Using the data below, repeat all of it precisely.

*** DATA SHOWN

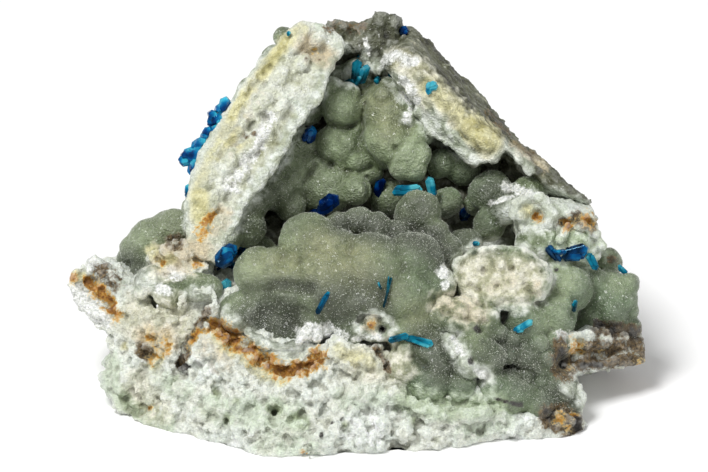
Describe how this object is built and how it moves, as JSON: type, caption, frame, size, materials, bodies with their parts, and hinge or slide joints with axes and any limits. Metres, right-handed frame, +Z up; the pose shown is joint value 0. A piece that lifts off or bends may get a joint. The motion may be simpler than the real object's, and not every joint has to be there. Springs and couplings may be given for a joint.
{
  "type": "mineral specimen, veszelyite on hemimorphite",
  "caption": "Tent-shaped lump of bubbly grey-green hemimorphite with a hollow front, set with small blue veszelyite crystals.",
  "frame": {"origin": "centre of the overall box at the flat underside that the specimen rests on", "axes": "+Z up, +X to the right as seen from the display side, -Y towards the viewer"},
  "size_m": [0.034, 0.0212, 0.0192],
  "materials": {
    "hemimorphite": "satin",
    "veszelyite_blue": "polished",
    "veszelyite_teal": "polished"
  },
  "bodies": {
    "root": {"hemimorphite": "hemimorphite", "crystals_left_rim": "veszelyite_blue", "crystal_left_rim_foot": "veszelyite_blue", "crystals_wall_foot": "veszelyite_blue", "crystal_wall_foot_low": "veszelyite_blue", "crystal_inner_wall": "veszelyite_blue", "crystal_leaf": "veszelyite_blue", "crystal_vault_blade": "veszelyite_blue", "crystals_vault_rod": "veszelyite_blue", "crystal_shadow": "veszelyite_blue", "crystals_apex_fan": "veszelyite_teal", "crystal_apex_round": "veszelyite_teal", "crystal_apex_sliver": "veszelyite_teal", "crystal_right_edge": "veszelyite_blue", "crystal_summit": "veszelyite_blue", "crystal_left_top": "veszelyite_teal", "crystals_right_pair": "veszelyite_blue", "crystal_right_drop": "veszelyite_blue", "crystal_right_dome": "veszelyite_blue", "crystal_right_hollow": "veszelyite_teal", "crystal_right_field": "veszelyite_blue", "crystal_long_needle": "veszelyite_blue", "crystal_thin_needle": "veszelyite_teal", "crystal_centre_blade": "veszelyite_blue", "crystal_oval_top": "veszelyite_blue", "crystal_centre_speck": "veszelyite_teal", "crystal_vug_speck": "veszelyite_teal"}
  },
  "joints": []
}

******

▸ RESULT FOR THIS TASK
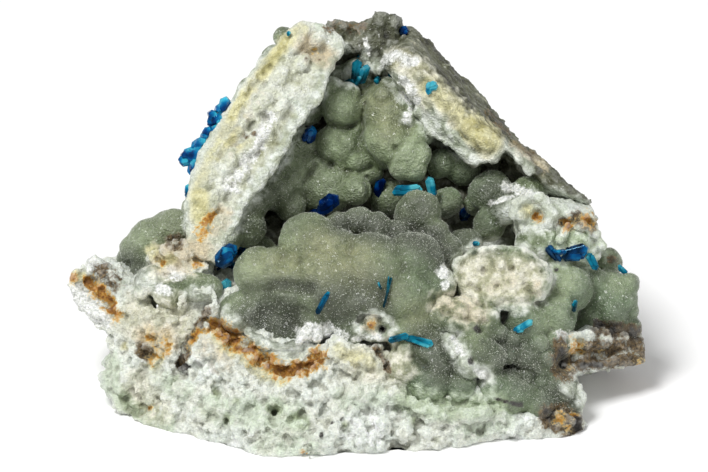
Describe how this object is built and how it moves, as JSON: type, caption, frame, size, materials, bodies with their parts, and hinge or slide joints with axes and any limits. Metres, right-handed frame, +Z up; the pose shown is joint value 0. A piece that lifts off or bends may get a joint. The motion may be simpler than the real object's, and not every joint has to be there. Springs and couplings may be given for a joint.
{
  "type": "mineral specimen, veszelyite on hemimorphite",
  "caption": "Tent-shaped lump of bubbly grey-green hemimorphite with a hollow front, set with small blue veszelyite crystals.",
  "frame": {"origin": "centre of the overall box at the flat underside that the specimen rests on", "axes": "+Z up, +X to the right as seen from the display side, -Y towards the viewer"},
  "size_m": [0.034, 0.0212, 0.0192],
  "materials": {
    "hemimorphite": "satin",
    "veszelyite_blue": "polished",
    "veszelyite_teal": "polished"
  },
  "bodies": {
    "root": {"hemimorphite": "hemimorphite", "crystals_left_rim": "veszelyite_blue", "crystal_left_rim_foot": "veszelyite_blue", "crystals_wall_foot": "veszelyite_blue", "crystal_wall_foot_low": "veszelyite_blue", "crystal_inner_wall": "veszelyite_blue", "crystal_leaf": "veszelyite_blue", "crystal_vault_blade": "veszelyite_blue", "crystals_vault_rod": "veszelyite_blue", "crystal_shadow": "veszelyite_blue", "crystals_apex_fan": "veszelyite_teal", "crystal_apex_round": "veszelyite_teal", "crystal_apex_sliver": "veszelyite_teal", "crystal_right_edge": "veszelyite_blue", "crystal_summit": "veszelyite_blue", "crystal_left_top": "veszelyite_teal", "crystals_right_pair": "veszelyite_blue", "crystal_right_drop": "veszelyite_blue", "crystal_right_dome": "veszelyite_blue", "crystal_right_hollow": "veszelyite_teal", "crystal_right_field": "veszelyite_blue", "crystal_long_needle": "veszelyite_blue", "crystal_thin_needle": "veszelyite_teal", "crystal_centre_blade": "veszelyite_blue", "crystal_oval_top": "veszelyite_blue", "crystal_centre_speck": "veszelyite_teal", "crystal_vug_speck": "veszelyite_teal"}
  },
  "joints": []
}